# What is required
Quote only the lines from the top of the listing below down to and including the line with "GROOVE_STEPS = 54".

# Material provided
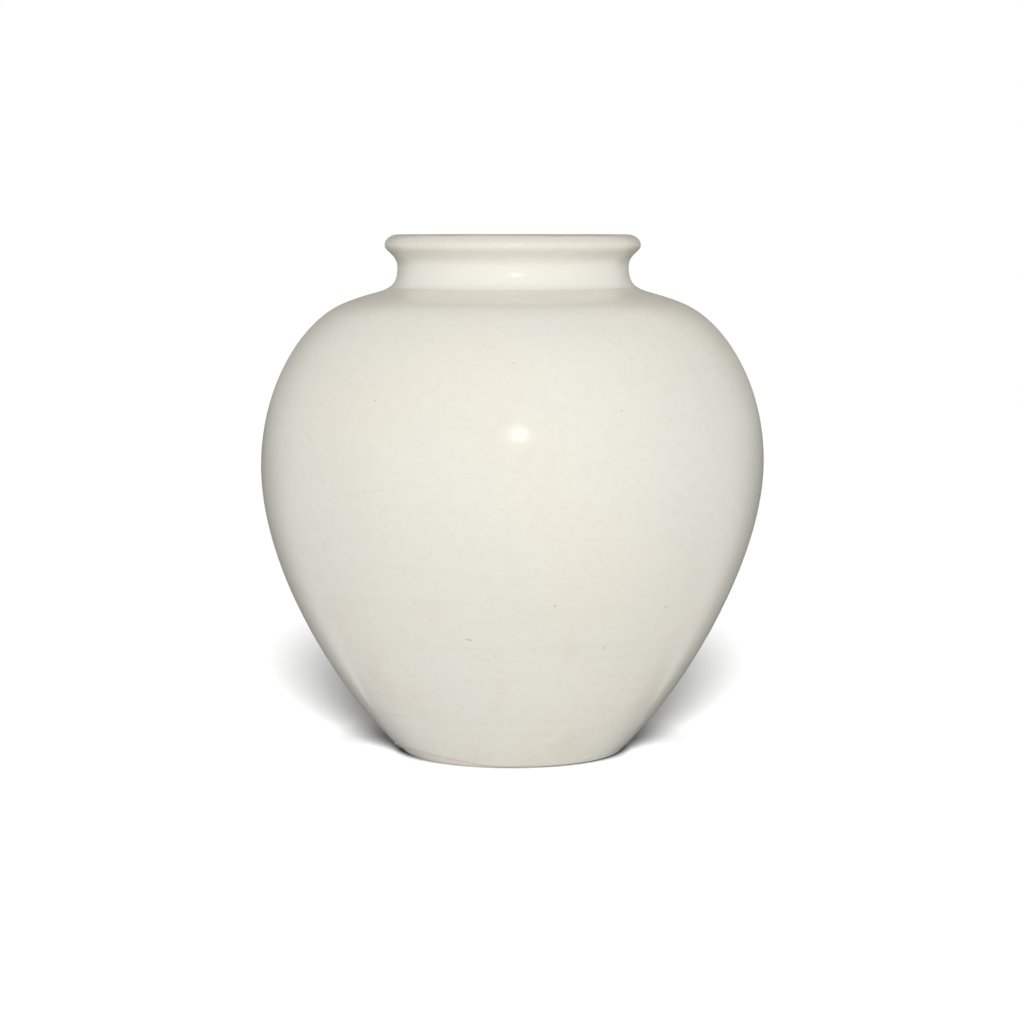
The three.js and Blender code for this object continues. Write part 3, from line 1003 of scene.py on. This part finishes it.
# %% Floor and cove
def floor_and_cove(face, floor_height, steps):
    """From the axis over the floor and up the rounded corner to the wall, and the station where it ends."""
    end = int(np.argmax(face[:, 1] > FLOOR_HEIGHT + COVE_HEIGHT))
    start = face[end]
    slope = face[end + 1] - start
    corner = np.array((start[0] - (start[1] - floor_height) * slope[0] / slope[1], floor_height))
    floor_edge = np.array((corner[0] - np.linalg.norm(corner - start), floor_height))
    t = np.linspace(0, 1, steps + 1)[:, None]
    cove = (1 - t) ** 2 * floor_edge + 2 * t * (1 - t) * corner + t * t * start
    level = [(floor_edge[0] * share, floor_height) for share in np.linspace(0, 1, steps, endpoint=False)]
    return [*level, *cove], end


# %% Base of the foot
GROOVE_COUNT = 9
GROOVE_DEPTH = 0.22 * MM
GROOVE_STEPS = 54


def base_outline():
    """Under the foot, from the axis out: a recess with the grooves of the trimming tool, then the ring."""
    foot_edge = clay_outside[0]
    ring_outer = foot_edge[0] - FOOT_BEVEL
    ring_inner = ring_outer - FOOT_RING_WIDTH
    recess = ring_inner - RECESS_SLOPE_WIDTH
    share = np.linspace(0, 1, GROOVE_STEPS, endpoint=False)
    groove = GROOVE_DEPTH * np.sin(share * GROOVE_COUNT * 2 * math.pi) * np.sin(share * math.pi)
    turned = list(zip(share * recess, RECESS_DEPTH + groove))
    return [*turned, (recess, RECESS_DEPTH), (ring_inner, 0), (ring_outer, 0), tuple(foot_edge)]


# %% Throw the clay
CLAY_COVE_STEPS = 12
clay_cove, clay_cove_end = floor_and_cove(clay_inside, FLOOR_HEIGHT, CLAY_COVE_STEPS)
lower_outline = [
    *base_outline(),
    *clay_outside[1:BELLY_STATION],
    *belly_lower_rim,
    *clay_inside[clay_cove_end + 1:BELLY_STATION:2][::-1],
    *clay_cove[::-1],
]
dome_outline = [
    belly_upper_rim[0],
    *clay_outside[BELLY_STATION + 1:NECK_STATION:2],
    *neck_lower_rim,
    *clay_inside[BELLY_STATION + 1:NECK_STATION_INSIDE:2][::-1],
    belly_upper_rim[2],
    belly_upper_rim[1],
]
neck_outline = [
    neck_upper_rim[0],
    *clay_outside[NECK_STATION + 1:],
    *rim.at(SKIN)[1:],
    *clay_inside[NECK_STATION_INSIDE + 1:][::-1],
    neck_upper_rim[2],
    neck_upper_rim[1],
]
throw("lower_body_clay", eased(lower_outline, closed=False), "lower_body", "fired_clay", bare_clay)
throw("shoulder_dome_clay", eased(dome_outline), "shoulder_dome", "fired_clay", bare_clay)
throw("neck_collar_clay", eased(neck_outline), "neck_collar", "fired_clay", bare_clay)
throw("belly_luting", eased(belly_slip_loop), "belly_slip", "joining_slip", joining_slip)
throw("neck_luting", eased(neck_slip_loop), "neck_slip", "joining_slip", joining_slip)

# %% [markdown]
# ## The coats of glaze
# A coat is a thin shell that follows the clay: its face, a rounded end, its back and another rounded end.
# Only the face takes the throwing lines, so the back stays snug on the clay. Outside, the fingers have
# left lines of a few hundredths of a millimetre, which are seen only in the reflections. Inside they
# stand out as rings.

# %% Outer coat
OUTER_LINE_DEPTH = 0.16 * MM
OUTER_LINE_SPACING = 13 * MM
OUTER_SEGMENTS = 192
BACK_STEP = 4


def round_end(start, end, steps=4):
    """A half circle that closes a coat from its face to its back. It bulges to the right of start to end."""
    middle, half = (start + end) / 2, (end - start) / 2
    side = np.array((half[1], -half[0]))
    angles = np.linspace(0, math.pi, steps + 2)[1:-1]
    return [middle - half * math.cos(a) + side * math.sin(a) for a in angles]


coat = slice(GLAZE_STATION, None)
outer_face = [*wall.points[coat], *rim.points[1:]]
outer_back = [*wall.at(GLAZE)[coat], *rim.at(GLAZE)[1:]][::-1]
outer_back = [outer_back[0], *outer_back[1:-1:BACK_STEP], outer_back[-1]]
outer_loop = [*outer_face, *outer_back, *round_end(outer_back[-1], outer_face[0]), outer_face[0]]
outer_coat = throw("outer_coat", outer_loop, "outer_glaze", "ivory_glaze", outer_glaze,
                   face_rows=len(outer_face), segments=OUTER_SEGMENTS, line_depth=OUTER_LINE_DEPTH,
                   line_spacing=OUTER_LINE_SPACING, edge_wave=1.0, seed=4.0)

# %% Inner coat
INNER_LINE_DEPTH = 1.3 * MM
INNER_LINE_SPACING = 10 * MM
INNER_SEGMENTS = 160
INNER_COVE_STEPS = 18
THROAT_ROWS = 12


def lining_path(depth, floor_height):
    face = wall.at(depth)
    path, end = floor_and_cove(face, floor_height, INNER_COVE_STEPS)
    heights = np.linspace(face[-1][1], lip_height - BOND, THROAT_ROWS + 1)[1:]
    throat_wall = [(face[-1][0], z) for z in heights]
    return [np.array(p, float) for p in (*path, *face[end + 1:], *throat_wall)]


lining_back = lining_path(SKIN + wall.wall + BOND, FLOOR_HEIGHT + BOND)
lining_face = lining_path(SKIN + wall.wall + BOND + GLAZE, FLOOR_HEIGHT + BOND + GLAZE)
inner_loop = [*lining_face, *round_end(lining_face[-1], lining_back[-1]),
              *lining_back[::-BACK_STEP], lining_back[0]]
throw("inner_coat", inner_loop, "inner_glaze", "ivory_glaze", inner_glaze,
      face_rows=len(lining_face), segments=INNER_SEGMENTS, line_depth=INNER_LINE_DEPTH,
      line_spacing=INNER_LINE_SPACING, seed=9.0)

# %% [markdown]
# ## Specks and grit
# Iron in the clay melts through the glaze as small brown spots, crumbs of kiln sand stick to the wet edge
# of the glaze at the foot, and a few pale raised beads at the root of the neck are a painted highlight,
# where the lamp's reflection runs down the neck. All are small grains on a surface, so one tree scatters
# them: grains given in a list, where an eye would miss them, and others by a fixed seed. Each grain is a
# flattened ball of a few dozen faces, sunk a little, so that a low dome shows. The ball stores how far each
# of its points lies from its middle, and the finish uses that to fade the brown spot into the glaze around
# it.

# %% Scatter tree
scatter = new_tree("Scattered grains", (
    ("Placed", "Geometry", None),
    ("Wall", "Object", None),
    ("Density", "Float", 600.0),
    ("Smallest", "Float", 0.2 * MM),
    ("Largest", "Float", 0.6 * MM),
    ("Lowest", "Float", 0.0),
    ("Highest", "Float", 1.0),
    ("Flatness", "Float", 0.08),
    ("Lumpiness", "Float", 0.0),
    ("Seed", "Int", 1),
    ("Material", "Material", None),
))
GRAIN_SIDES = 10
GRAIN_RINGS = 6
SINK = 0.3


def grain(bench):
    """A unit ball that knows how far each of its points lies from its middle, seen from above."""
    ball = bench.out("GeometryNodeMeshUVSphere", (GRAIN_SIDES, GRAIN_RINGS, 1.0))
    flat = bench.vector("MULTIPLY", bench.out("GeometryNodeInputPosition"), (1, 1, 0))
    feeds = {"Geometry": ball, "Name": "rim", "Value": bench.measure("LENGTH", flat)}
    return bench.out("GeometryNodeStoreNamedAttribute", feeds)


def wall_points(bench, given, wall_shape):
    """Random points on the outer side of the wall, between two heights, with a random width."""
    place = bench.out("GeometryNodeInputPosition")
    normal = bench.out("GeometryNodeInputNormal")
    outwards = bench.measure("DOT_PRODUCT", normal, bench.vector("MULTIPLY", place, (1, 1, 0)))
    height = bench.separate(place)["Z"]
    in_band = bench.times(bench.math("GREATER_THAN", height, given["Lowest"]),
                          bench.math("LESS_THAN", height, given["Highest"]))
    chosen = bench.times(in_band, bench.math("GREATER_THAN", outwards, 0.0))
    feeds = {"Mesh": wall_shape, "Selection": chosen, "Density": given["Density"], "Seed": given["Seed"]}
    spread = bench.add("GeometryNodeDistributePointsOnFaces", feeds)
    chance = bench.add("FunctionNodeRandomValue", {"Seed": given["Seed"]}, data_type="FLOAT").outputs[1]
    width = bench.between(bench.math("POWER", chance, 3.0), given["Smallest"], given["Largest"])
    feeds = {"Geometry": spread.outputs["Points"], "Name": "width", "Value": width}
    return bench.out("GeometryNodeStoreNamedAttribute", feeds)


def build_scatter(bench):
    given = bench.add("NodeGroupInput").outputs
    wall_shape = bench.add("GeometryNodeObjectInfo", {"Object": given["Wall"]}).outputs["Geometry"]
    by_hand = bench.out("GeometryNodeMeshToPoints", {"Mesh": given["Placed"]})
    by_chance = wall_points(bench, given, wall_shape)
    points = bench.add("GeometryNodeJoinGeometry", (by_hand,))
    bench.tree.links.new(by_chance, points.inputs[0])

    place = bench.out("GeometryNodeInputPosition")
    nearest = bench.add("GeometryNodeProximity", {0: wall_shape}, target_element="FACES").outputs["Position"]
    normal = bench.out("GeometryNodeInputNormal")
    feeds = {"Mesh": wall_shape, "Value": normal, "Sample Position": place}
    facing = bench.out("GeometryNodeSampleNearestSurface", feeds, data_type="FLOAT_VECTOR")
    width = bench.out("GeometryNodeInputNamedAttribute", {"Name": "width"}, data_type="FLOAT")
    sunk = bench.scaled(facing, bench.times(width, given["Flatness"], -SINK))
    feeds = {"Geometry": points.outputs[0], "Position": bench.vector("ADD", nearest, sunk)}
    seated = bench.out("GeometryNodeSetPosition", feeds)

    pointing = bench.out("FunctionNodeAlignRotationToVector", {"Vector": facing}, axis="Z")
    size = bench.combine(width, width, bench.times(width, given["Flatness"]))
    feeds = {"Points": seated, "Instance": grain(bench), "Rotation": pointing, "Scale": size}
    set_out = bench.out("GeometryNodeInstanceOnPoints", feeds)
    real = bench.out("GeometryNodeRealizeInstances", (set_out,))
    lumps = bench.add("ShaderNodeTexNoise", {"Vector": place, "Scale": 900.0}).outputs["Color"]
    push = bench.scaled(bench.vector("SUBTRACT", lumps, (0.5, 0.5, 0.5)), given["Lumpiness"])
    rough = bench.out("GeometryNodeSetPosition", {"Geometry": real, "Offset": push})
    smooth = bench.out("GeometryNodeSetShadeSmooth", {"Geometry": rough})
    dressed = bench.out("GeometryNodeSetMaterial", {"Geometry": smooth, "Material": given["Material"]})
    bench.add("NodeGroupOutput", (dressed,))


build_scatter(Bench(scatter))
print("the scatter has", len(scatter.nodes), "nodes")


# %% Place listed grains
ROWS_ABOVE_THROAT = 20


def wall_radius(height):
    """The outline's radius at a height, up to the lip."""
    outline = np.array(outer_face[:len(wall.points) - GLAZE_STATION + ROWS_ABOVE_THROAT])
    return float(np.interp(height, outline[:, 1], outline[:, 0]))


def sow(name, placed, slot, material, **values):
    """Runs the scatter with some listed grains: turn from the front, height and width."""
    points = []
    for degrees, height, _ in placed:
        turn, radius = math.radians(degrees), wall_radius(height * MM)
        points.append((radius * math.sin(turn), -radius * math.cos(turn), height * MM))
    mesh = new_mesh(name, points)
    widths = mesh.attributes.new("width", "FLOAT", "POINT")
    widths.data.foreach_set("value", [width / 2 * MM for _, _, width in placed])
    piece = run_tree(put(name, mesh), scatter, wall=outer_coat, material=material, **values)
    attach(piece, "root")
    print(name, len(piece.data.polygons), "faces")


# %% Iron specks
IRON = paint(100, 90, 68)
IRON_SHARE = 0.46
RAGGED_SCALE = 1500.0


def stained(bench, colour):
    """Brown in the middle of a grain, with a ragged end towards its rim."""
    place, _, _ = jar_place(bench)
    from_middle = bench.add("ShaderNodeAttribute", attribute_name="rim").outputs["Fac"]
    ragged = bench.plus(from_middle, bench.times(bench.noise(place, RAGGED_SCALE), 0.5))
    return bench.blend(bench.fade(ragged, 1.20, 0.35, 0.0, IRON_SHARE), colour, IRON)


iron_speck = glaze_material("iron_speck", stained)
SPECKS = (
    (-32.5, 211, 1.6), (46.8, 196, 2.2), (24.9, 206, 1.6), (-12.1, 81.4, 1.0), (-11.6, 81.3, 1.7),
    (-11.05, 81.0, 1.7), (-10.5, 80.8, 1.7), (10.2, 100.6, 2.2), (41.4, 95.9, 2.3),
    (25.4, 74.6, 2.2), (0.4, 231.7, 1.5), (-6.7, 128.3, 1.1), (-4.4, 71.6, 1.5), (76, 286.5, 1.8),
    (-28.4, 143.8, 1.4), (-35.4, 144.5, 1.2), (-10.2, 151.0, 1.1), (-28.6, 134.5, 1.1), (-2.2, 154.6, 1.2),
)
sow("iron_specks", SPECKS, "ivory_glaze", iron_speck, density=1100.0, smallest=0.20 * MM, largest=0.55 * MM,
    lowest=12 * MM, highest=296 * MM, flatness=0.07, seed=3)

# %% Kiln grit
SAND = paint(222, 208, 188)
SAND_SCALE = 700.0


def sandy(bench, colour):
    place, _, _ = jar_place(bench)
    return bench.blend(bench.fade(bench.noise(place, SAND_SCALE), 0.35, 0.65), colour, SAND)


kiln_grit = glaze_material("kiln_grit", sandy)
CRUMBS = (
    (39.6, 3.4, 3.6), (41.6, 4.3, 2.6), (38.4, 2.8, 2.2), (48.5, 3.4, 2.0),
    (-72, 7, 2.4), (150, 4, 3.0), (-140, 5, 2.2),
)
sow("kiln_grit", CRUMBS, "ivory_glaze", kiln_grit, density=3500.0, smallest=0.15 * MM, largest=0.7 * MM,
    lowest=1 * MM, highest=7 * MM, flatness=0.55, lumpiness=0.5 * MM, seed=5)

# %% Painted highlight beads
PAINTED_HIGHLIGHT_SHARE = 0.9


# Painted highlight: the beads are painted pale where the lamp's reflection runs down the root of the neck.
def paint_highlight(bench, colour):
    return bench.blend(PAINTED_HIGHLIGHT_SHARE, colour, PAINTED_LIGHT_IVORY)


pale_run = glaze_material("pale_run", paint_highlight)
PAINTED_HIGHLIGHT_BEADS = (
    (0.1, 270.7, 2.2), (1.2, 270.6, 2.6), (2.3, 270.8, 1.8), (-0.3, 268.0, 2.2), (0.7, 268.2, 2.4),
    (0.6, 264.4, 2.0), (1.7, 264.3, 2.4), (2.9, 264.4, 2.0),
)
sow("glaze_runs", PAINTED_HIGHLIGHT_BEADS, "ivory_glaze", pale_run, density=0.0, flatness=0.28, seed=7)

# Task answer
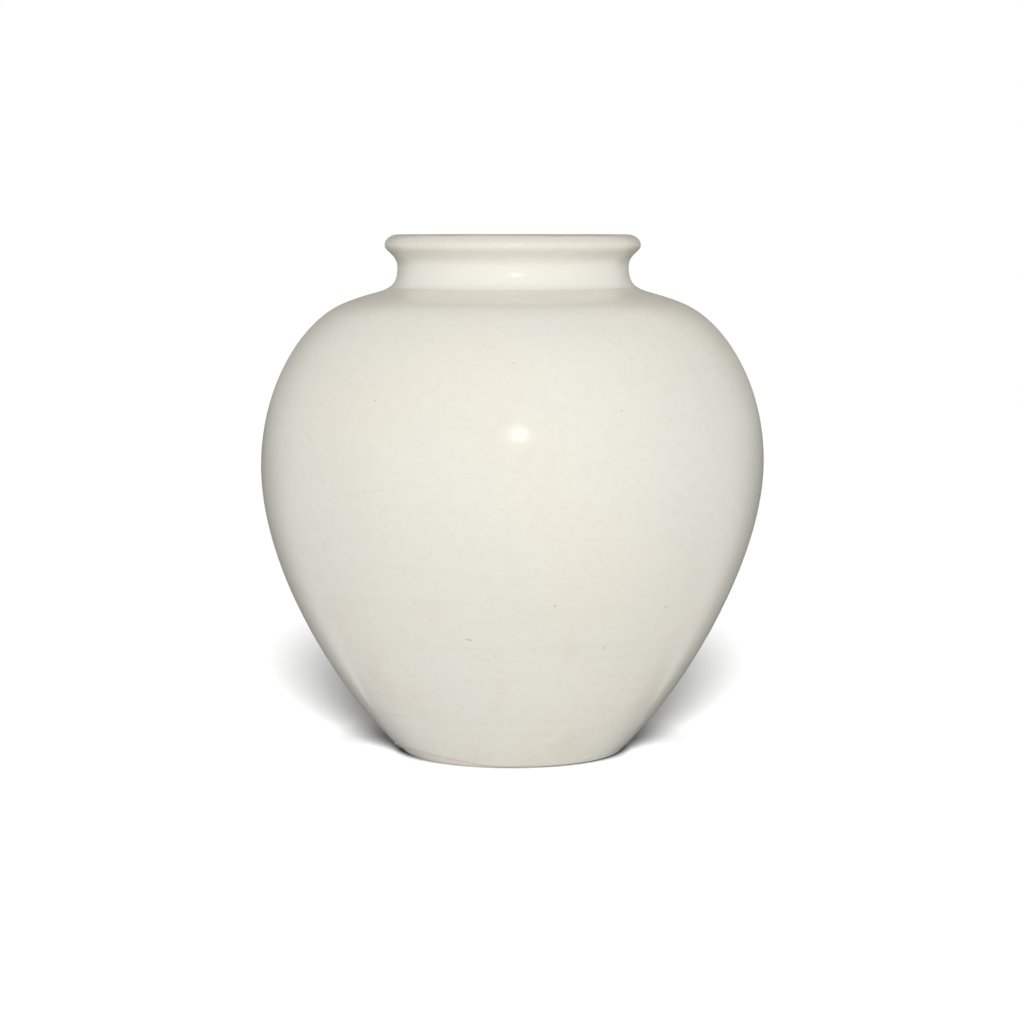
The three.js and Blender code for this object continues. Write part 3, from line 1003 of scene.py on. This part finishes it.
# %% Floor and cove
def floor_and_cove(face, floor_height, steps):
    """From the axis over the floor and up the rounded corner to the wall, and the station where it ends."""
    end = int(np.argmax(face[:, 1] > FLOOR_HEIGHT + COVE_HEIGHT))
    start = face[end]
    slope = face[end + 1] - start
    corner = np.array((start[0] - (start[1] - floor_height) * slope[0] / slope[1], floor_height))
    floor_edge = np.array((corner[0] - np.linalg.norm(corner - start), floor_height))
    t = np.linspace(0, 1, steps + 1)[:, None]
    cove = (1 - t) ** 2 * floor_edge + 2 * t * (1 - t) * corner + t * t * start
    level = [(floor_edge[0] * share, floor_height) for share in np.linspace(0, 1, steps, endpoint=False)]
    return [*level, *cove], end


# %% Base of the foot
GROOVE_COUNT = 9
GROOVE_DEPTH = 0.22 * MM
GROOVE_STEPS = 54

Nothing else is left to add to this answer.